Investigating the pollution haven hypothesis in oil and non-oil sub-Saharan Africa countries: Evidence from quantile regression technique
Abstract
The deepening of global trade flows and world interconnectedness has its implications on several macroeconomic
indices that stretches, to say the least environmental consequences. To this end, this study explores the dynamic
interaction between energy consumption (renewable and non-renewable), foreign direct investment, carbon
dioxide emission, real income and urbanization for both oil and non-oil countries for annual period from 1990 to
2016 in a carbon-income framework. To examine the nature of relationship between the outlined variables, we
rely on a balanced panel econometrics analysis alongside panel quantile regression.

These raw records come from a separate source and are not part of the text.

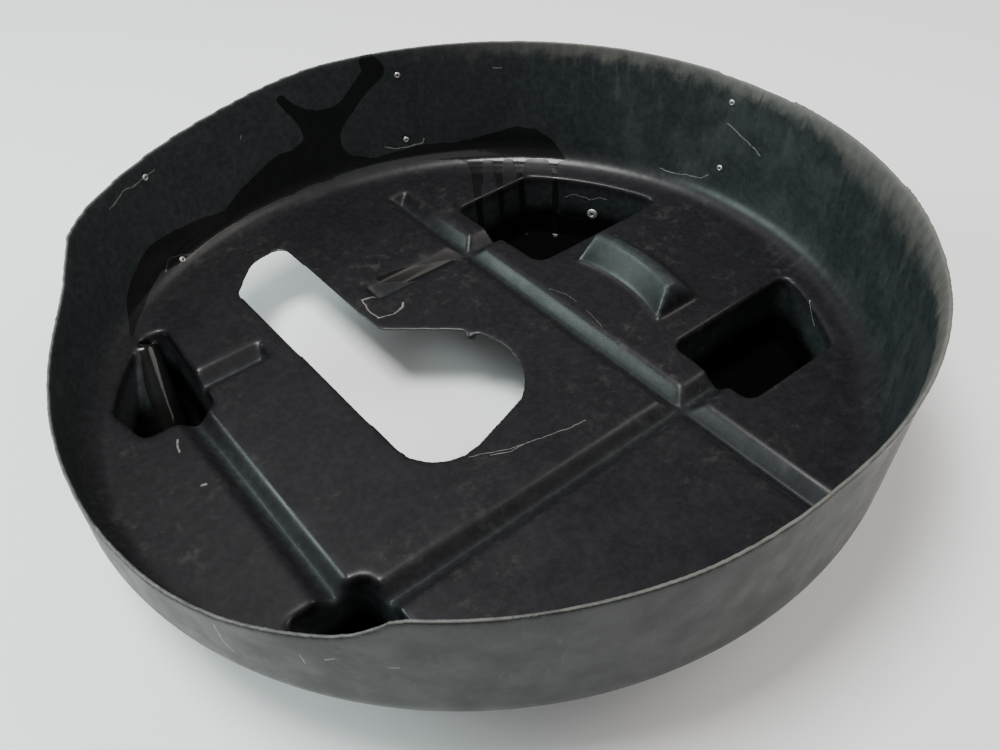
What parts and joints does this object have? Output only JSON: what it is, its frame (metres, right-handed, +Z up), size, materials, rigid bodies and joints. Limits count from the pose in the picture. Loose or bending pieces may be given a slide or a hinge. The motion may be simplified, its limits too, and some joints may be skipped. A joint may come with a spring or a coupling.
{
  "type": "oil drain pan",
  "caption": "Round black moulded tub on pocket feet, with V grooves, a raised block, a key shaped opening in its floor, a stepped rim and blind rivets.",
  "frame": {"origin": "middle of the bounding box at the plane of the pocket undersides, 6 mm beside the tub axis", "axes": "+Z up out of the tub; +X along the cross grooves towards the right and back pockets; +Y along the long grooves towards the back"},
  "size_m": [0.6282, 0.635, 0.191],
  "materials": {
    "moulding": "satin black, scuffed",
    "rivet_body": "satin",
    "mandrel": "dull",
    "washer": "zinc plated"
  },
  "bodies": {
    "root": {"rivet_back_lower_body": "rivet_body", "rivet_back_lower_mandrel": "mandrel", "rivet_back_lower_washer": "washer", "rivet_back_upper_body": "rivet_body", "rivet_back_upper_mandrel": "mandrel", "rivet_back_upper_washer": "washer", "rivet_left_lower_body": "rivet_body", "rivet_left_lower_mandrel": "mandrel", "rivet_left_lower_washer": "washer", "rivet_left_upper_body": "rivet_body", "rivet_left_upper_mandrel": "mandrel", "rivet_left_upper_washer": "washer", "rivet_pocket_body": "rivet_body", "rivet_pocket_mandrel": "mandrel", "rivet_pocket_washer": "washer", "rivet_right_lower_body": "rivet_body", "rivet_right_lower_mandrel": "mandrel", "rivet_right_lower_washer": "washer", "rivet_right_upper_body": "rivet_body", "rivet_right_upper_mandrel": "mandrel", "rivet_right_upper_washer": "washer", "tray_moulding": "moulding"}
  },
  "joints": []
}
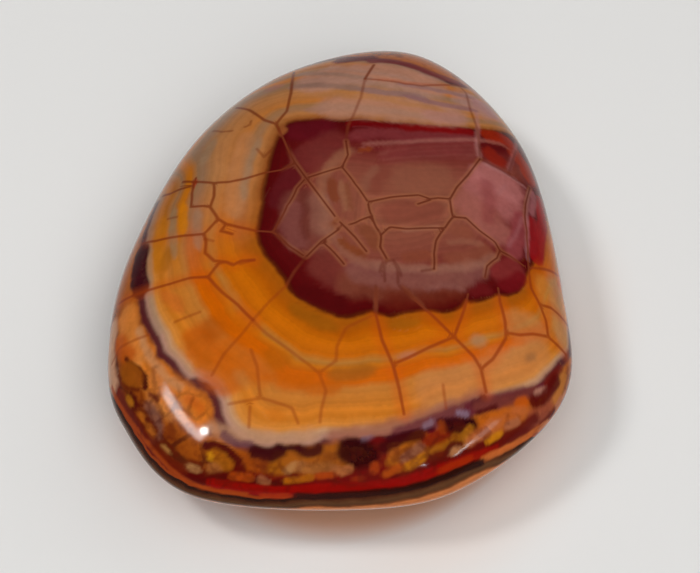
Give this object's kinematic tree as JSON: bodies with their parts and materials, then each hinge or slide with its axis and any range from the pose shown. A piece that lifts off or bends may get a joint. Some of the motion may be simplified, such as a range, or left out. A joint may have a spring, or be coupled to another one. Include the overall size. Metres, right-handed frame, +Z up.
{
  "type": "fire agate specimen",
  "caption": "Polished free-form agate palm stone: a low dome with a rounded edge and a small flat spot underneath, banded and crackled.",
  "frame": {"origin": "centre of the stone's box seen from above, at the height of the flat spot it rests on", "axes": "+Z up through the crown of the dome, +Y along the stone's long way, +X across it"},
  "size_m": [0.0398, 0.0484, 0.013],
  "materials": {
    "agate": "high polish over translucent banded and crackled chalcedony"
  },
  "bodies": {
    "root": {"agate": "agate"}
  },
  "joints": []
}
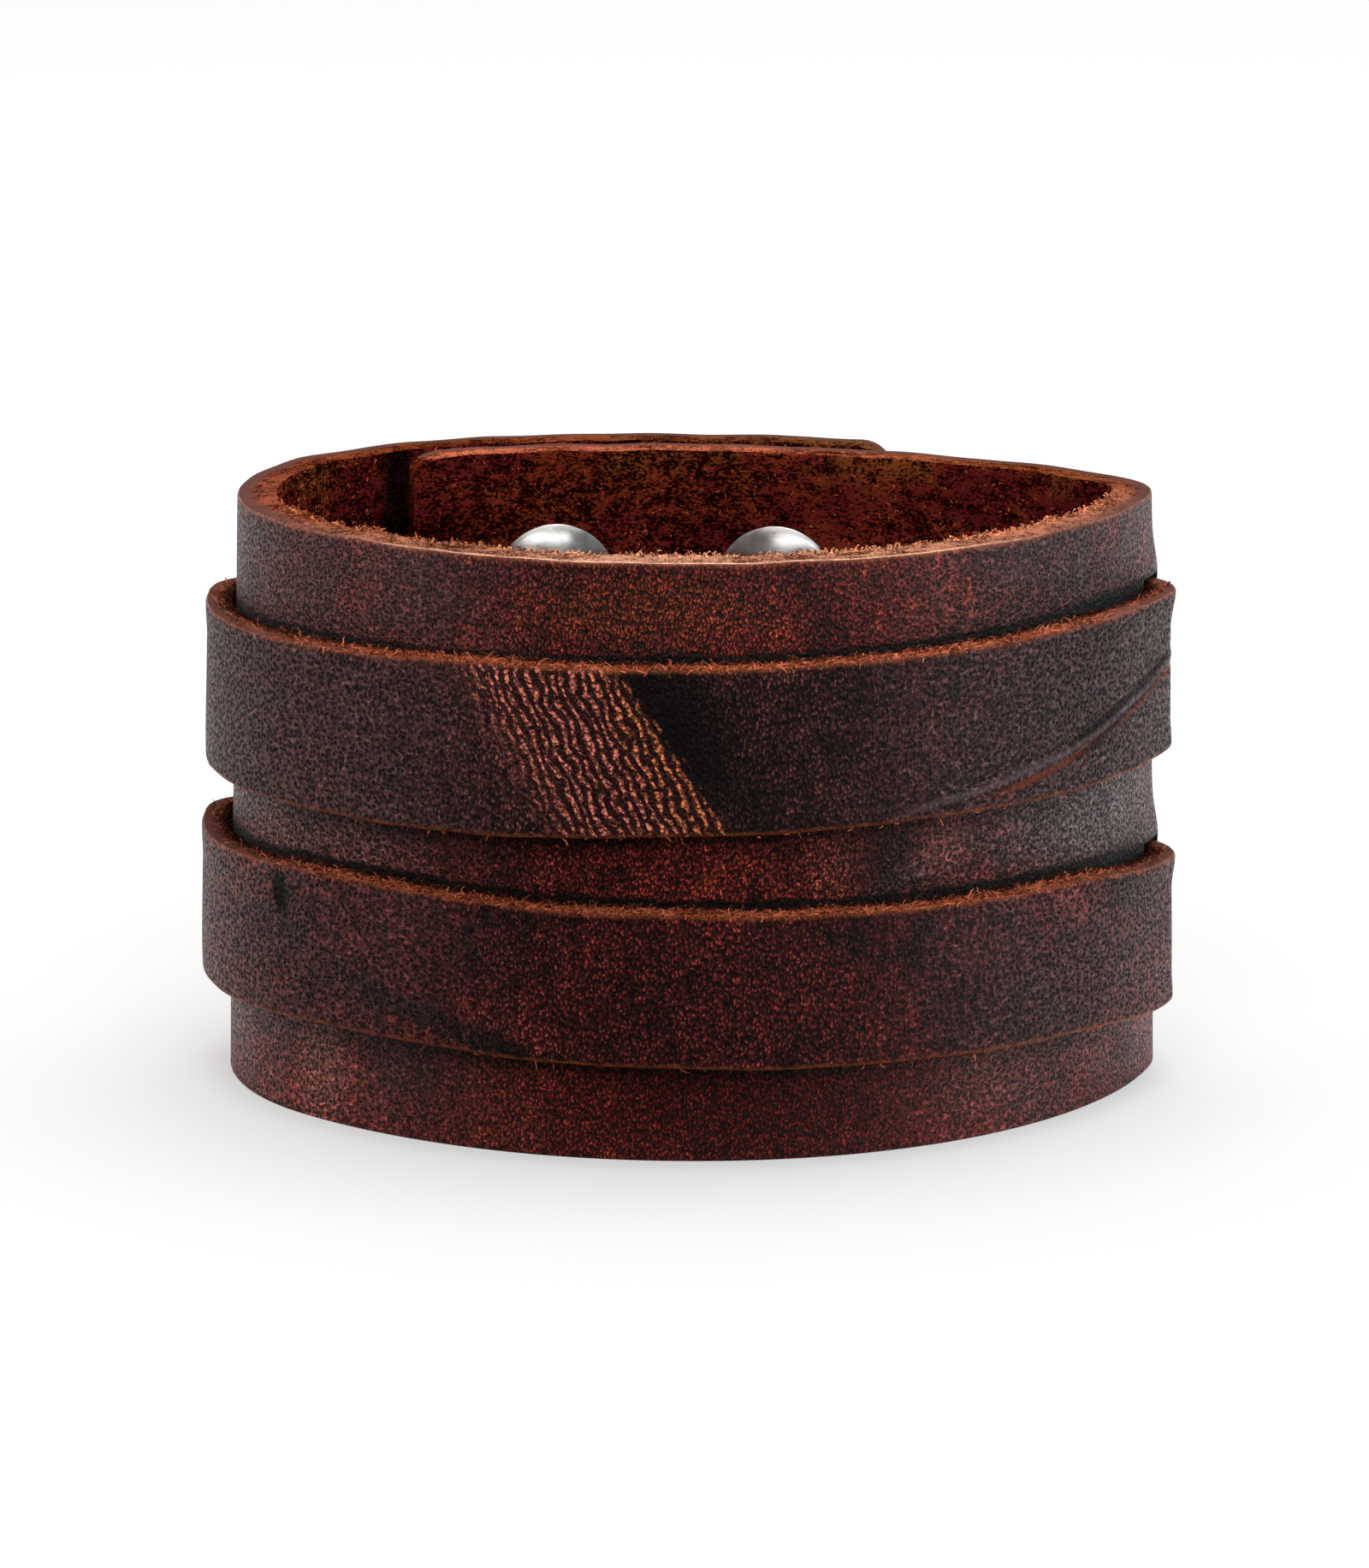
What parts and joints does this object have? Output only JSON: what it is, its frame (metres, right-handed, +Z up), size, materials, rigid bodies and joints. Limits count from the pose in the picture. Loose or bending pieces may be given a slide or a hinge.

Empirical analysis affirms
the pollution haven hypothesis for both oil and non-oil countries under consideration. This suggests that foreign
direct investment inflow has a detrimental effect on the host country. This is instructive to stakeholders and
government officials. Further empirical results show that conventional energy from (fossil-fuel), urban population dampens environmental quality in the examined regions. However, renewable energy shows strong strength
to improve environmental quality. This implies that renewables energy serves as a panacea to environmental
sustainability target in both oil and non-oil dependent countries. Finally, these outcomes suggest the need to
pursue low-carbon strategies for a cleaner and friendly environment.